Beyond Conventional Thinking comes another stage of development named, aptly enough, Post-Conventional Thinking.

This way of thinking is characterized by dialectic. According to David Cook, dialectic involves the ability “to enter into the thoughts of others and regard them as valid or at least potentially so.” [David Cook, “Some Thoughts on Cognitive Development and the State of the Church.”  My discussion of Conventional and Pots-Conventional Thinking is adapted from this essay.] In other words, Post-Conventional Thinkers can pay serious attention to a perspective other than their own. They can leave the safety of their box and talk honestly with strangers. They can entertain the possibility that their own view is incomplete or incorrect. They can question whether their fear of others is valid. Like Sarah and Abraham, Post-Conventional Thinkers leave themselves open to the blessing announced by travelers, which may turn out to be something hilarious and a tremendous treasure.

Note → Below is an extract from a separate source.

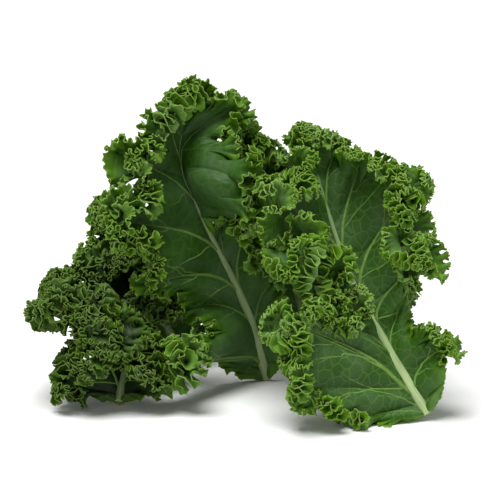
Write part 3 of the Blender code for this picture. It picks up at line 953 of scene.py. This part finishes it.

From earliest times, our faith has faced the choice of Conventional or Post-Conventional Thinking, of Conventional or Post-Conventional Life. After all, the story of Abraham and Sarah could have happened otherwise.

The saints of the Old and New Testaments and above them all, Jesus, also faced this choice: whether to stay inside the box or venture out, whether to welcome or reject the stranger, whether to choose a protected existence or one characterized by risky faith.

The same choice confronts the Christian community today as well as our society and each one of us. We can confine ourselves to the conventional box. This is a popular option and one that for a time smells of success. Or we can venture out to welcome travelers who bring with them a blessing.

Abraham and Sarah, our parents in faith, chose this latter option. They welcomed the trio of travelers, three strangers out in the noon day sun. What they received for their troubles was hilarity and a tremendous treasure. For the blessing came as a covenant child born to this ancient couple.

But the hospitality of Sarah and Abraham involved even more than this. For long afterward the Christian faithful came to recognize the three who visited that desert camp as the Holy Trinity, the one God who is Father, Son, and Holy Spirit.

Here we find the greatest tragedy that those who stay inside the box visit upon themselves: they miss the blessing, and they miss the appearance of the God who comes to bless them.

May we never make that mistake. Amen.